Aim of the task – In the material below, the lines containing the word "that" are required; copy each of them.

Raw data –
* * *
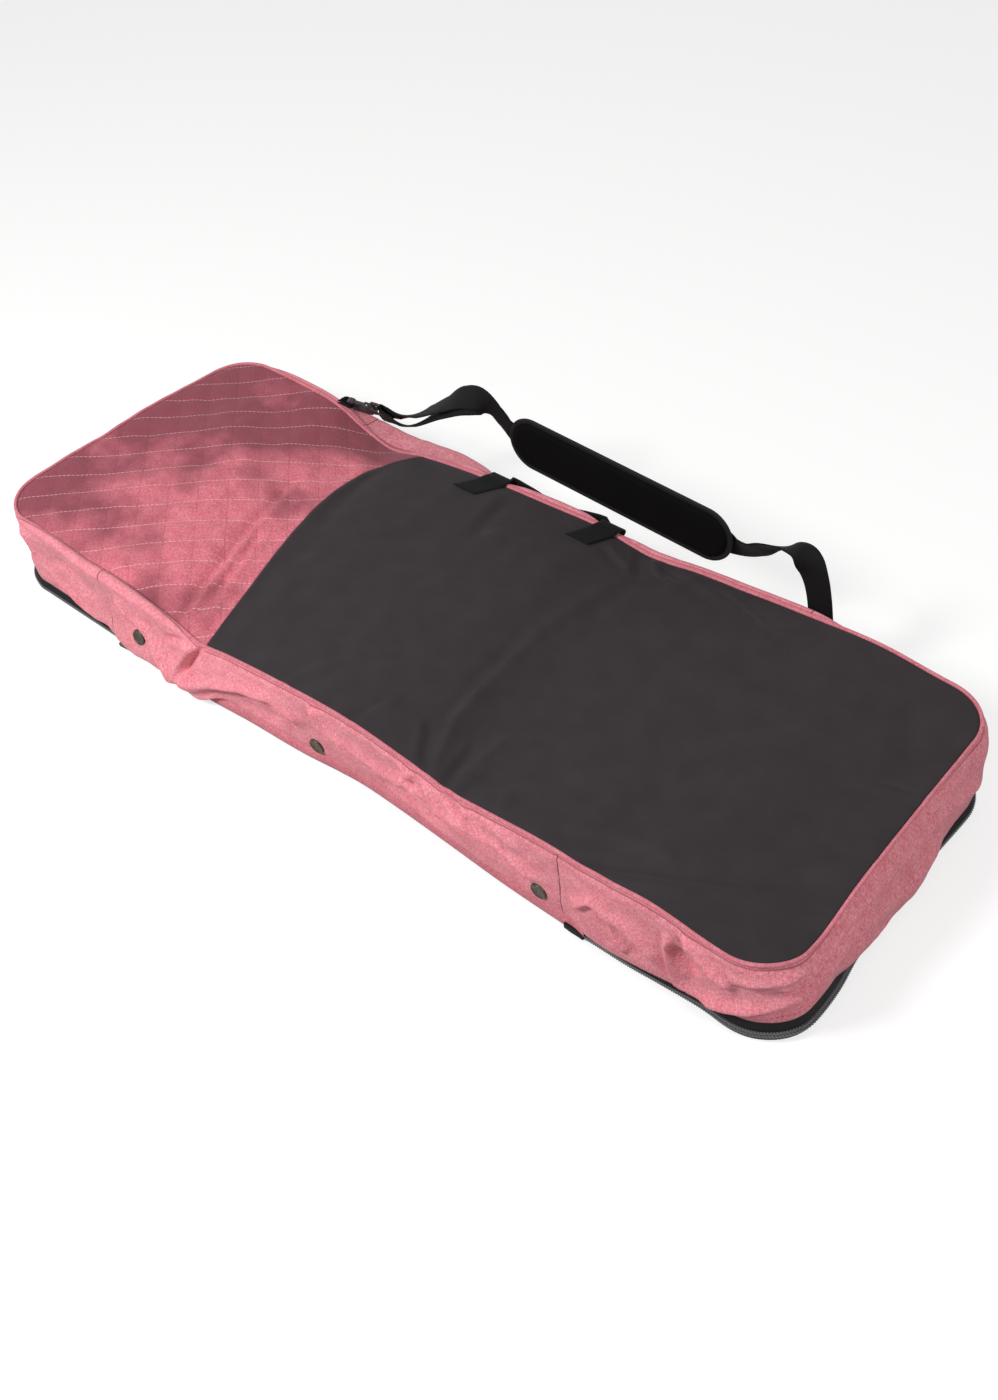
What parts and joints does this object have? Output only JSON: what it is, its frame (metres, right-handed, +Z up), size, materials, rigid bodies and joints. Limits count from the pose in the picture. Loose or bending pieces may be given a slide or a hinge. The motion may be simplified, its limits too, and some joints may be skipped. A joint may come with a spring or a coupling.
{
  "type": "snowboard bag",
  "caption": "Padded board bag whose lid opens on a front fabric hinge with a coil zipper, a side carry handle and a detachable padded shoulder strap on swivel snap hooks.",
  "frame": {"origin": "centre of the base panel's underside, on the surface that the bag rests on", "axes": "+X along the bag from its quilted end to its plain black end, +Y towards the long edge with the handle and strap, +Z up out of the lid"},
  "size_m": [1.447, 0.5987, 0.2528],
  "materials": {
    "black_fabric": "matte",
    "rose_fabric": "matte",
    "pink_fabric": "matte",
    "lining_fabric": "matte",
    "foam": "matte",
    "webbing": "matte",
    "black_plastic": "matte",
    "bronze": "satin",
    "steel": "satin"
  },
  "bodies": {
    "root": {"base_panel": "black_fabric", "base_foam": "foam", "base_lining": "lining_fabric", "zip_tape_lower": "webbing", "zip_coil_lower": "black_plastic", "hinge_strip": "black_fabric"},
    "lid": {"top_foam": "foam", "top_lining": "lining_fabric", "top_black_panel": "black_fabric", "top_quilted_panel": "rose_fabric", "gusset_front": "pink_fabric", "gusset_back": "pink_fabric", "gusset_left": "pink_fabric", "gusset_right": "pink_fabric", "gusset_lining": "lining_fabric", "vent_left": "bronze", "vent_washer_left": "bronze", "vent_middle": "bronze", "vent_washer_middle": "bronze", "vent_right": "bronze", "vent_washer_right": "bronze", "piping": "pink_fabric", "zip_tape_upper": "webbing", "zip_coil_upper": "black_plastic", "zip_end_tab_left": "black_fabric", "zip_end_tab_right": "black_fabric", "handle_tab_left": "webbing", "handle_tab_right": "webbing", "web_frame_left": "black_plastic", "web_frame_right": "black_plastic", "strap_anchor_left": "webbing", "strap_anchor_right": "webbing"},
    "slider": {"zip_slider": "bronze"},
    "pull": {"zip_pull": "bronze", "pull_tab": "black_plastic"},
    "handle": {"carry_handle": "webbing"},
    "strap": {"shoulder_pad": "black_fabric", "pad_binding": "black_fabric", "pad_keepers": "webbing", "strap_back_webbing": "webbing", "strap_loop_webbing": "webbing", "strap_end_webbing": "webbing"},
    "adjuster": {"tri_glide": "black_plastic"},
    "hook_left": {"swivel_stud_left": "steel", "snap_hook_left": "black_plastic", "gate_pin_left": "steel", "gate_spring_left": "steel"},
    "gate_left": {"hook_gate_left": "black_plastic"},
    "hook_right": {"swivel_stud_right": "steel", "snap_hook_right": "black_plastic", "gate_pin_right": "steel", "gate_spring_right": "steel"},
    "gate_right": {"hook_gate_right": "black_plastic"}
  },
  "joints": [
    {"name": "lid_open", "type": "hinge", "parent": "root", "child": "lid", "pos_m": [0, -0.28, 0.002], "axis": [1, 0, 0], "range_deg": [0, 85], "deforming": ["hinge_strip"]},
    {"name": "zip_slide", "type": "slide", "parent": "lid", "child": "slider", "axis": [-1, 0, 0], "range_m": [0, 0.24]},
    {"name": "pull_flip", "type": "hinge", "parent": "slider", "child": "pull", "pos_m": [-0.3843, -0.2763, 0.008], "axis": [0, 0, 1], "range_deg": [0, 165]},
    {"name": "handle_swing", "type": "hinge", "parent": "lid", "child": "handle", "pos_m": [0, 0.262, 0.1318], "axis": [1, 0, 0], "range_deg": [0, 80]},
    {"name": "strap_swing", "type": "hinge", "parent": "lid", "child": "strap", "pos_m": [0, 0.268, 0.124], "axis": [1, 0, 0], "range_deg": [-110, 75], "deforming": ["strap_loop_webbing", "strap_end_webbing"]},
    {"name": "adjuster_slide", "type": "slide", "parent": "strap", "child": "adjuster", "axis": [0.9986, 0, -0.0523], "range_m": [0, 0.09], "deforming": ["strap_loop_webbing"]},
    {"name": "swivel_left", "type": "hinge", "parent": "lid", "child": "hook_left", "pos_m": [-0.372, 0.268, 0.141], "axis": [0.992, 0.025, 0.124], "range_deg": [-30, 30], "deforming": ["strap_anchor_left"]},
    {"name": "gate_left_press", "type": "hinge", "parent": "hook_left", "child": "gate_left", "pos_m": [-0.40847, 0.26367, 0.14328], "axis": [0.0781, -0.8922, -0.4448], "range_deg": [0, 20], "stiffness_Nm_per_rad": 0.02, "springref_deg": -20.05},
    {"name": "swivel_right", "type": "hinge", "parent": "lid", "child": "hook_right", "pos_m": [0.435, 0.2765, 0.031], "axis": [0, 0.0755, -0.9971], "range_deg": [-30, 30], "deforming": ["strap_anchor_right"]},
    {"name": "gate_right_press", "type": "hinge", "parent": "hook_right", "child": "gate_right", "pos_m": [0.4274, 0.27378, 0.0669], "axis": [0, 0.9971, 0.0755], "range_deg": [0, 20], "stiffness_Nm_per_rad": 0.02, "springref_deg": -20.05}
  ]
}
* * *
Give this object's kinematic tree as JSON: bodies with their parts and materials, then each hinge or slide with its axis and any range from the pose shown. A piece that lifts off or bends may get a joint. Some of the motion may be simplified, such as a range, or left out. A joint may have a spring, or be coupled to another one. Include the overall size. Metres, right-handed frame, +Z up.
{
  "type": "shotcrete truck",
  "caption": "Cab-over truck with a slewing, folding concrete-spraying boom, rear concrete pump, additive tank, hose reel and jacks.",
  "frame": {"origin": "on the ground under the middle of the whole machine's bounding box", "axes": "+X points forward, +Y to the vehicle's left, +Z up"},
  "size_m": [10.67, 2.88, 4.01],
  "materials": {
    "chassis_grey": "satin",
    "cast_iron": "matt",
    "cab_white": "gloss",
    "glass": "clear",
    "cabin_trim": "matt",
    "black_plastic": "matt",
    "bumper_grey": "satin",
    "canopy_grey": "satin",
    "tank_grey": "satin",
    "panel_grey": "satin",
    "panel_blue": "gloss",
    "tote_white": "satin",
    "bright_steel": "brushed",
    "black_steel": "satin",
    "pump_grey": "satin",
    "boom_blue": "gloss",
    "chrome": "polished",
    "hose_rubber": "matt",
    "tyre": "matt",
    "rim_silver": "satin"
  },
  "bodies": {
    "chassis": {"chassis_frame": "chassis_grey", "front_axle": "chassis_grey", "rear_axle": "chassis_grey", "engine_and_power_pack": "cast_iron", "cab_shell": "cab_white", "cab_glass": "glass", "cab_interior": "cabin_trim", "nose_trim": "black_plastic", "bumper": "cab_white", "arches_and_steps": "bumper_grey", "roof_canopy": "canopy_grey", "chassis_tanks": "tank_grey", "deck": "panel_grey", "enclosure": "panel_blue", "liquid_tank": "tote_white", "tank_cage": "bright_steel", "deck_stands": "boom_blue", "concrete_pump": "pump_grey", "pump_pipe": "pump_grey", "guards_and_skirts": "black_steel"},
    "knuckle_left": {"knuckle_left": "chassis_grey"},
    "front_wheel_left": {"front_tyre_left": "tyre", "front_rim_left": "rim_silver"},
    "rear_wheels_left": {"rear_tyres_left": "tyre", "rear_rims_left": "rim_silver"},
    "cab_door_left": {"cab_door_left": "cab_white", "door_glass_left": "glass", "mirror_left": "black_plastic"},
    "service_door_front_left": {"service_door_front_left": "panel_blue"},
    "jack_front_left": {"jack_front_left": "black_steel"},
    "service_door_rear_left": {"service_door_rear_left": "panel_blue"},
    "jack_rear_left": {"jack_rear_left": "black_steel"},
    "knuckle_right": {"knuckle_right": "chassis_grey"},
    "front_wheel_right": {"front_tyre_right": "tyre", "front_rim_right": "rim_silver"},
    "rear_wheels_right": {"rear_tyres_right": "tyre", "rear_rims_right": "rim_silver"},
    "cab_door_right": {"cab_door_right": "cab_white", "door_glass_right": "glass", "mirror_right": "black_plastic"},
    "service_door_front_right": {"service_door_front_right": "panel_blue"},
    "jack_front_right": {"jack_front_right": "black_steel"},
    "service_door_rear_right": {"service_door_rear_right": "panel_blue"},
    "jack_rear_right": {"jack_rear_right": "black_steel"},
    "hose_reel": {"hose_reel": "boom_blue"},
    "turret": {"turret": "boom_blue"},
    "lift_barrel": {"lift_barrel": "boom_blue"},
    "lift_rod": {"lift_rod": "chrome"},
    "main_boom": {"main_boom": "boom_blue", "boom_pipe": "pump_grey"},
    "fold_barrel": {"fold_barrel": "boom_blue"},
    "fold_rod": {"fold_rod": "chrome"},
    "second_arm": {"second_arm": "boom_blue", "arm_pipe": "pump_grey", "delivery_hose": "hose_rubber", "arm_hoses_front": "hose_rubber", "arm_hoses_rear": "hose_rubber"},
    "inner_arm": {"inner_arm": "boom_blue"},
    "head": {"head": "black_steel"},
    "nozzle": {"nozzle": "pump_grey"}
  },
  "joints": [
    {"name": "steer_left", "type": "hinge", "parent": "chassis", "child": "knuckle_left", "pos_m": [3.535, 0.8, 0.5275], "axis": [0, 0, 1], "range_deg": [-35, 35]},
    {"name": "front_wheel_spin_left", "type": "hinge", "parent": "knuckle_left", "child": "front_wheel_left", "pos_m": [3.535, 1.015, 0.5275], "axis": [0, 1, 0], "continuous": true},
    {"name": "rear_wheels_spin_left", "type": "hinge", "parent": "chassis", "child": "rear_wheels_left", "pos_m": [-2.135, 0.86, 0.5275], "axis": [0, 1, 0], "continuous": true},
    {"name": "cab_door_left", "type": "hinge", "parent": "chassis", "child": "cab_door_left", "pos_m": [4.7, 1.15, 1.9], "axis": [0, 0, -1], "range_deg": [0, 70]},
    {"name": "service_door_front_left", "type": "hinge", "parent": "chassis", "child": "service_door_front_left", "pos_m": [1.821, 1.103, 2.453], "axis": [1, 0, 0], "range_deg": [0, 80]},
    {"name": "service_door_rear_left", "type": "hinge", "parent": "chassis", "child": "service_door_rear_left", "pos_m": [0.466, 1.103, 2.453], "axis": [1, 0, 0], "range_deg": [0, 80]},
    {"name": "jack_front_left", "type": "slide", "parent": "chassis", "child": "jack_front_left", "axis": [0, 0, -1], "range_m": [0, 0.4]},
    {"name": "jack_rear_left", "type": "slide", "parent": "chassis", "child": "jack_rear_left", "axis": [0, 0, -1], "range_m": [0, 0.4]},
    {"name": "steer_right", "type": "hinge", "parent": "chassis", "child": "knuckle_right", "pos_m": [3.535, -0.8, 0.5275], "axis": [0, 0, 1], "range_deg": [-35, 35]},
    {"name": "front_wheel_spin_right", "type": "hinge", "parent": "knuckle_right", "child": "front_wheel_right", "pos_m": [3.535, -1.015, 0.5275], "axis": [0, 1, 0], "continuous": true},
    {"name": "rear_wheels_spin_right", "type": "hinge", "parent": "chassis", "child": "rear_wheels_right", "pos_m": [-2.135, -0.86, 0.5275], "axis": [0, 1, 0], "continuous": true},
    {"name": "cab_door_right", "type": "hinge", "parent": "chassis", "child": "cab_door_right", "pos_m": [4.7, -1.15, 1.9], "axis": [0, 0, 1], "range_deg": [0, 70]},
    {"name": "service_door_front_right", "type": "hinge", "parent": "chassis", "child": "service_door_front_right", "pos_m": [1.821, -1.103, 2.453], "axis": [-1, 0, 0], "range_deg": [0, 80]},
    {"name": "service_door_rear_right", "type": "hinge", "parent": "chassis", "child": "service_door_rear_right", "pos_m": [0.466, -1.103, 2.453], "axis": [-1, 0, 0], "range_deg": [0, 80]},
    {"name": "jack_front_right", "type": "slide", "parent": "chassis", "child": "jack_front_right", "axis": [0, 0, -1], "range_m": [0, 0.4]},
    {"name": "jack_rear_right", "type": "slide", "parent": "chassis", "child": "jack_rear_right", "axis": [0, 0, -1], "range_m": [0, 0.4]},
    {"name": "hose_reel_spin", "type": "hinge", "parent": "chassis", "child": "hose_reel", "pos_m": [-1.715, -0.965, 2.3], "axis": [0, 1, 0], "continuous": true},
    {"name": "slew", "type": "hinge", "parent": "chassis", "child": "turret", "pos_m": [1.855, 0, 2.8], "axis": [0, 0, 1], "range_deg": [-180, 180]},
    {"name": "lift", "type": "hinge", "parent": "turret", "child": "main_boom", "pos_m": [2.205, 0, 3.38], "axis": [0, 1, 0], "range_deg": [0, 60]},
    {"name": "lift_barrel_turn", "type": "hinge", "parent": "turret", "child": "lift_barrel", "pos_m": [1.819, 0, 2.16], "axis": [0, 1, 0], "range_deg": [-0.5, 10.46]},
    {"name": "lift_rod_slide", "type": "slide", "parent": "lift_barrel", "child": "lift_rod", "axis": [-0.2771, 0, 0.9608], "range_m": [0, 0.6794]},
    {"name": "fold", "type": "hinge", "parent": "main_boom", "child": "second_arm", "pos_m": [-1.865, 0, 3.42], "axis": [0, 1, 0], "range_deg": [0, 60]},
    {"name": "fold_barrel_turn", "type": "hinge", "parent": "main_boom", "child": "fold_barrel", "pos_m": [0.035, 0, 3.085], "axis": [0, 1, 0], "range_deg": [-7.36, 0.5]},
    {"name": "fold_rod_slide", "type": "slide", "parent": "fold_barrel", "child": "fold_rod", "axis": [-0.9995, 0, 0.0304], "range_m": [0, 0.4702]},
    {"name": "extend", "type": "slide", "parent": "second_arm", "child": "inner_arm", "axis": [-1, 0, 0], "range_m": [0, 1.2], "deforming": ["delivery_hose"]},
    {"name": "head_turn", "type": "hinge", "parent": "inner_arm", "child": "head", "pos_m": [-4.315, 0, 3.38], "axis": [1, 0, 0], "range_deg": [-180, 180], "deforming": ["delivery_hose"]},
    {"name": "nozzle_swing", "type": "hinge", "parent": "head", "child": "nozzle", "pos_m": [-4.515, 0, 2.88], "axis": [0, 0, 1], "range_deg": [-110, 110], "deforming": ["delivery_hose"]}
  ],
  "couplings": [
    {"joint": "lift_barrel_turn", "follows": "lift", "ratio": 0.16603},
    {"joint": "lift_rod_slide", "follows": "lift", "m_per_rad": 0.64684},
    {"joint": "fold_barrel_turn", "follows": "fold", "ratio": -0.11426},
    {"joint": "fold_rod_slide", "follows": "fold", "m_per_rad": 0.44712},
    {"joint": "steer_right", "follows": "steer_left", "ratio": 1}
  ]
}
* * *
Expected output –
  "frame": {"origin": "centre of the base panel's underside, on the surface that the bag rests on", "axes": "+X along the bag from its quilted end to its plain black end, +Y towards the long edge with the handle and strap, +Z up out of the lid"},
Give this object's kinematic tree as JSON: bodies with their parts and materials, then each hinge or slide with its axis and any range from the pose shown. A piece that lifts off or bends may get a joint. Some of the motion may be simplified, such as a range, or left out. A joint may have a spring, or be coupled to another one. Include the overall size. Metres, right-handed frame, +Z up.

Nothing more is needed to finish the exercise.